— BEGIN Data shown —

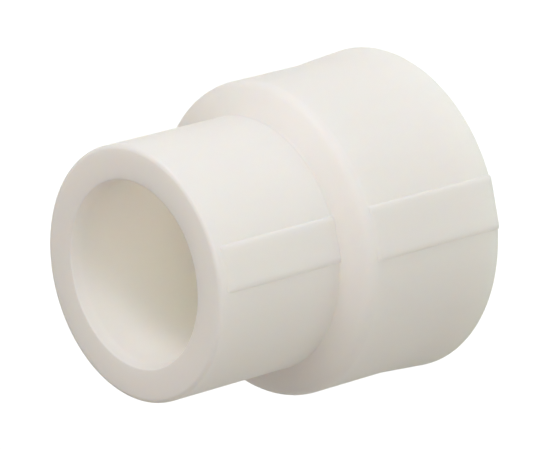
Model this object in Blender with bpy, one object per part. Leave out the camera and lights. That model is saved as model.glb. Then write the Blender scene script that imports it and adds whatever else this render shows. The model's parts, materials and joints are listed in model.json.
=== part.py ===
"""Reducing coupling for socket-fusion plastic pipe, 32 mm to 25 mm, moulded in one piece.

Frame: metres, +Z along the bore. The large socket's face lies on z = 0 with its centre at the
origin, and the small socket's mouth looks up. The flat marking pads face -Y and +Y.
"""

import math

import bmesh
import bpy

MM = 0.001

# Outer shape.
LENGTH = 44.5 * MM
SMALL_RADIUS = 17.0 * MM
SMALL_LENGTH = 20.4 * MM
LARGE_RADIUS = 21.15 * MM
FLARE_RADIUS = 21.85 * MM
FLARE_LENGTH = 8.5 * MM
SHOULDER_SLOPE = math.radians(27)
SHOULDER_ROUNDING = 1.9 * MM
SMALL_RIM_ROUNDING = 0.6 * MM
LARGE_RIM_ROUNDING = 0.3 * MM

# Sockets: each is a little narrower at its root than at its mouth.
SMALL_MOUTH_RADIUS = 12.05 * MM
SMALL_ROOT_RADIUS = 11.95 * MM
SMALL_SOCKET_DEPTH = 20.0 * MM
LARGE_MOUTH_RADIUS = 15.50 * MM
LARGE_ROOT_RADIUS = 15.35 * MM
LARGE_SOCKET_DEPTH = 18.5 * MM
LEAD_IN_WIDTH = 0.45 * MM
LEAD_IN_DEPTH = 1.5 * MM

# Waterway between the two pipe stops: a bore at each end and a cone between them.
SMALL_BORE_RADIUS = 9.3 * MM
SMALL_BORE_LENGTH = 2.6 * MM
LARGE_BORE_RADIUS = 12.6 * MM
LARGE_BORE_LENGTH = 1.6 * MM

# Marking pads: flats that stand just clear of the cylinders, on both sides.
PAD_CLEARANCE = 0.08 * MM
PAD_SINK = 1.5 * MM
SMALL_PAD_WIDTH = 6.1 * MM
SMALL_PAD_SETBACK = 1.2 * MM
LARGE_PAD_WIDTH = 7.2 * MM
LARGE_PAD_TOP = 21.2 * MM

QUARTER = math.pi / 2
TURNED_STEPS = 96
ARC_STEPS = 4
SHARP_ANGLE = math.radians(30)

PLASTIC_COLOUR = (0.86, 0.83, 0.78, 1.0)
PLASTIC_ROUGHNESS = 0.38


def clear_scene():
    for obj in list(bpy.data.objects):
        bpy.data.objects.remove(obj, do_unlink=True)


def arc(centre_x, centre_z, radius, start, end):
    """Points (x, z) of an arc from the start angle to the end angle, in radians."""
    points = []
    for step in range(ARC_STEPS + 1):
        angle = start + (end - start) * step / ARC_STEPS
        points.append((centre_x + radius * math.cos(angle), centre_z + radius * math.sin(angle)))
    return points


def outer_profile():
    """The outside, from the small face down to the large face."""
    shoulder_root = LENGTH - SMALL_LENGTH
    corner_z = shoulder_root - (LARGE_RADIUS - SMALL_RADIUS) * math.tan(SHOULDER_SLOPE)
    tangent = SHOULDER_ROUNDING * math.tan((QUARTER - SHOULDER_SLOPE) / 2)
    rim, rounding = SMALL_RIM_ROUNDING, SHOULDER_ROUNDING
    points = arc(SMALL_RADIUS - rim, LENGTH - rim, rim, QUARTER, 0)
    points.append((SMALL_RADIUS, shoulder_root))
    points += arc(LARGE_RADIUS - rounding, corner_z - tangent, rounding, QUARTER - SHOULDER_SLOPE, 0)
    points.append((LARGE_RADIUS, FLARE_LENGTH))
    rim = LARGE_RIM_ROUNDING
    points += arc(FLARE_RADIUS - rim, rim, rim, 0, -QUARTER)
    return points


def inner_profile():
    """The inside, from the large mouth up to the small mouth."""
    large_stop = LARGE_SOCKET_DEPTH
    small_stop = LENGTH - SMALL_SOCKET_DEPTH
    return [
        (LARGE_MOUTH_RADIUS + LEAD_IN_WIDTH, 0),
        (LARGE_MOUTH_RADIUS, LEAD_IN_DEPTH),
        (LARGE_ROOT_RADIUS, large_stop),
        (LARGE_BORE_RADIUS, large_stop),
        (LARGE_BORE_RADIUS, large_stop + LARGE_BORE_LENGTH),
        (SMALL_BORE_RADIUS, small_stop - SMALL_BORE_LENGTH),
        (SMALL_BORE_RADIUS, small_stop),
        (SMALL_ROOT_RADIUS, small_stop),
        (SMALL_MOUTH_RADIUS, LENGTH - LEAD_IN_DEPTH),
        (SMALL_MOUTH_RADIUS + LEAD_IN_WIDTH, LENGTH),
    ]


def turned_mesh(name, profile):
    """The mesh made by turning a closed profile of (x, z) points once round the Z axis."""
    shape = bmesh.new()
    points = [shape.verts.new((x, 0, z)) for x, z in profile]
    sides = [shape.edges.new((points[i - 1], points[i])) for i in range(len(points))]
    bmesh.ops.spin(
        shape,
        geom=points + sides,
        cent=(0, 0, 0),
        axis=(0, 0, 1),
        angle=2 * math.pi,
        steps=TURNED_STEPS,
        use_merge=True,
    )
    bmesh.ops.recalc_face_normals(shape, faces=shape.faces)
    return finished_mesh(name, shape)


def prism_mesh(name, outline, width):
    """The mesh of a closed outline of (y, z) points, extruded to width along X about x = 0."""
    shape = bmesh.new()
    face = shape.faces.new([shape.verts.new((-width / 2, y, z)) for y, z in outline])
    pulled = bmesh.ops.extrude_face_region(shape, geom=[face])["geom"]
    far_points = [item for item in pulled if isinstance(item, bmesh.types.BMVert)]
    bmesh.ops.translate(shape, verts=far_points, vec=(width, 0, 0))
    bmesh.ops.recalc_face_normals(shape, faces=shape.faces)
    return finished_mesh(name, shape)


def finished_mesh(name, shape):
    mesh = bpy.data.meshes.new(name)
    shape.to_mesh(mesh)
    shape.free()
    mesh.shade_smooth()
    mesh.set_sharp_from_angle(angle=SHARP_ANGLE)
    return mesh


def add_object(name, mesh):
    obj = bpy.data.objects.new(name, mesh)
    bpy.context.scene.collection.objects.link(obj)
    return obj


def small_pad_outline(side):
    """The pad on the small cylinder, which runs on into the shoulder."""
    face = side * (SMALL_RADIUS + PAD_CLEARANCE)
    buried = side * (SMALL_RADIUS - PAD_SINK)
    top = LENGTH - SMALL_PAD_SETBACK
    bottom = LENGTH - SMALL_LENGTH - PAD_SINK
    return [(face, bottom), (face, top), (buried, top), (buried, bottom)]


def large_pad_outline(side):
    """The pad on the large cylinder, which follows the flare down to the rim."""
    face = side * (LARGE_RADIUS + PAD_CLEARANCE)
    flared_face = side * (FLARE_RADIUS + PAD_CLEARANCE)
    buried = side * (LARGE_RADIUS - PAD_SINK)
    return [
        (flared_face, 0),
        (face, FLARE_LENGTH),
        (face, LARGE_PAD_TOP),
        (buried, LARGE_PAD_TOP),
        (buried, 0),
    ]


def join_pad(body, name, outline, width):
    pad = add_object(name, prism_mesh(name, outline, width))
    pad.hide_render = True
    pad.display_type = "WIRE"
    join = body.modifiers.new(name, "BOOLEAN")
    join.operation = "UNION"
    join.solver = "EXACT"
    join.object = pad


def plastic():
    material = bpy.data.materials.new("white_plastic")
    material.use_nodes = True
    shader = material.node_tree.nodes["Principled BSDF"]
    shader.inputs["Base Color"].default_value = PLASTIC_COLOUR
    shader.inputs["Roughness"].default_value = PLASTIC_ROUGHNESS
    shader.inputs["Metallic"].default_value = 0.0
    return material


def main():
    clear_scene()
    profile = outer_profile() + inner_profile()
    body = add_object("coupling_body", turned_mesh("coupling_body", profile))
    body.data.materials.append(plastic())
    for side, place in ((-1, "front"), (1, "back")):
        join_pad(body, f"small_pad_{place}", small_pad_outline(side), SMALL_PAD_WIDTH)
        join_pad(body, f"large_pad_{place}", large_pad_outline(side), LARGE_PAD_WIDTH)


main()
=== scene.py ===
"""Reducing coupling in moulded white polypropylene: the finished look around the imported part."""

import json
import math

import bpy
from mathutils import Matrix, Vector


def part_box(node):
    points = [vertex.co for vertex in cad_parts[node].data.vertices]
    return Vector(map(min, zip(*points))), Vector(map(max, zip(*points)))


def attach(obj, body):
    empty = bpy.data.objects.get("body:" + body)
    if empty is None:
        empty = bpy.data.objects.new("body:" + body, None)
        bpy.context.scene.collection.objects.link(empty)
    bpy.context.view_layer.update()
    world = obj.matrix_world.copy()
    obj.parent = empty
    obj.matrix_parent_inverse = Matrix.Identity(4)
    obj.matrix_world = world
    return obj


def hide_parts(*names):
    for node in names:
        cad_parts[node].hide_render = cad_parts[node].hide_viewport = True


MM = 0.001
QUARTER = math.pi / 2
WHITE = (1, 1, 1, 1)

# Outside, as in the CAD part.
SMALL_RADIUS = 17.0 * MM
SMALL_LENGTH = 20.4 * MM
LARGE_RADIUS = 21.15 * MM
FLARE_LENGTH = 8.5 * MM
SHOULDER_SLOPE = math.radians(27)

# Inside, as in the CAD part.
SMALL_MOUTH_RADIUS = 12.05 * MM
SMALL_ROOT_RADIUS = 11.95 * MM
LARGE_MOUTH_RADIUS = 15.50 * MM
LARGE_ROOT_RADIUS = 15.35 * MM
SMALL_BORE_RADIUS = 9.3 * MM
SMALL_BORE_LENGTH = 2.6 * MM
LARGE_BORE_RADIUS = 12.6 * MM
LARGE_BORE_LENGTH = 1.6 * MM
LEAD_IN_WIDTH = 0.45 * MM
LEAD_IN_DEPTH = 1.5 * MM

# Marking pads, as in the CAD part, and how far below the shoulder's root the small pad's foot lies.
PAD_CLEARANCE = 0.08 * MM
SMALL_PAD_WIDTH = 6.1 * MM
SMALL_PAD_SETBACK = 1.2 * MM
LARGE_PAD_WIDTH = 7.2 * MM
LARGE_PAD_TOP = 21.2 * MM
PAD_FOOT_DEPTH = 0.3 * MM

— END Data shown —

--- Stated goal ---
The lines to quote run from the one containing "for side, place" to the one containing "if empty is". Quote them exactly, with both of those lines, and nothing else.

--- Expected answer ---
    for side, place in ((-1, "front"), (1, "back")):
        join_pad(body, f"small_pad_{place}", small_pad_outline(side), SMALL_PAD_WIDTH)
        join_pad(body, f"large_pad_{place}", large_pad_outline(side), LARGE_PAD_WIDTH)


main()
=== scene.py ===
"""Reducing coupling in moulded white polypropylene: the finished look around the imported part."""

import json
import math

import bpy
from mathutils import Matrix, Vector


def part_box(node):
    points = [vertex.co for vertex in cad_parts[node].data.vertices]
    return Vector(map(min, zip(*points))), Vector(map(max, zip(*points)))


def attach(obj, body):
    empty = bpy.data.objects.get("body:" + body)
    if empty is None:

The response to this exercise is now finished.